The statement goes on to say that due to the limited number of doses, Thai health officials have to prioritise the doses, first vaccinating those at risk including frontline healthcare workers, the elderly, and those living in areas where there is a severe outbreak. The spokesperson says foreigners, including migrant workers and migrant health volunteers, have been included in the first phase of vaccinations.
The next phase will include the diplomatic community and international organisations as well as foreign residents depending on their level of risk. Officials are also working on a system for foreigners to register for the vaccine, discussing whether to have a mobile application or to just have foreign residents contact hospitals directly for a vaccine.

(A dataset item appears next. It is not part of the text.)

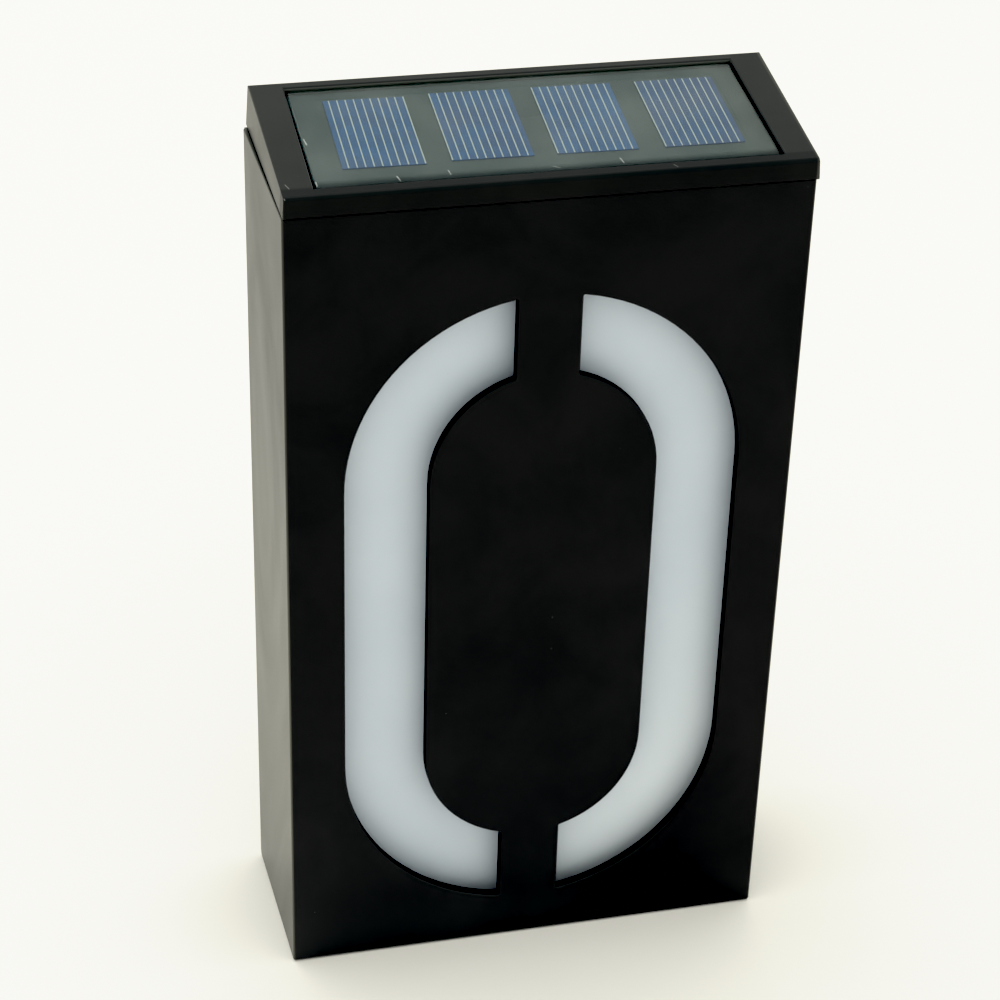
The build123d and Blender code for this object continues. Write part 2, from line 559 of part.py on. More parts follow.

The Ministry of Public Health spokesman Rungrueng Kitphati. had previously stated “they [expats] should wait for a clear policy from the government.” The CCSA says this statement was taken out of context.
Concerns among expatriates have been raised in recent weeks, with some venting frustrations on social media about a contradictory public information, problems registering or confusion over vaccine availability; including from private sources.
A recently request to the Bangkok Hospital Hua Hin about potential timelines of vaccines being made available privately received the following response: “The soon-to-be-available vaccines are still managed by the government. It is expected that in Q4 the private hospitals may be able to have some vaccines in hand for commercial use. There is a Hua Hin Recharge program campaigning mass vaccination in Hua Hin between July to September which may include foreign residents. It is still in an early stage and there will be a concrete update some time in June.”
Whether these recent statements appease frustrations seems doubtful as the uncertainty about registration, costs and the reality of when vaccinations may be received remains.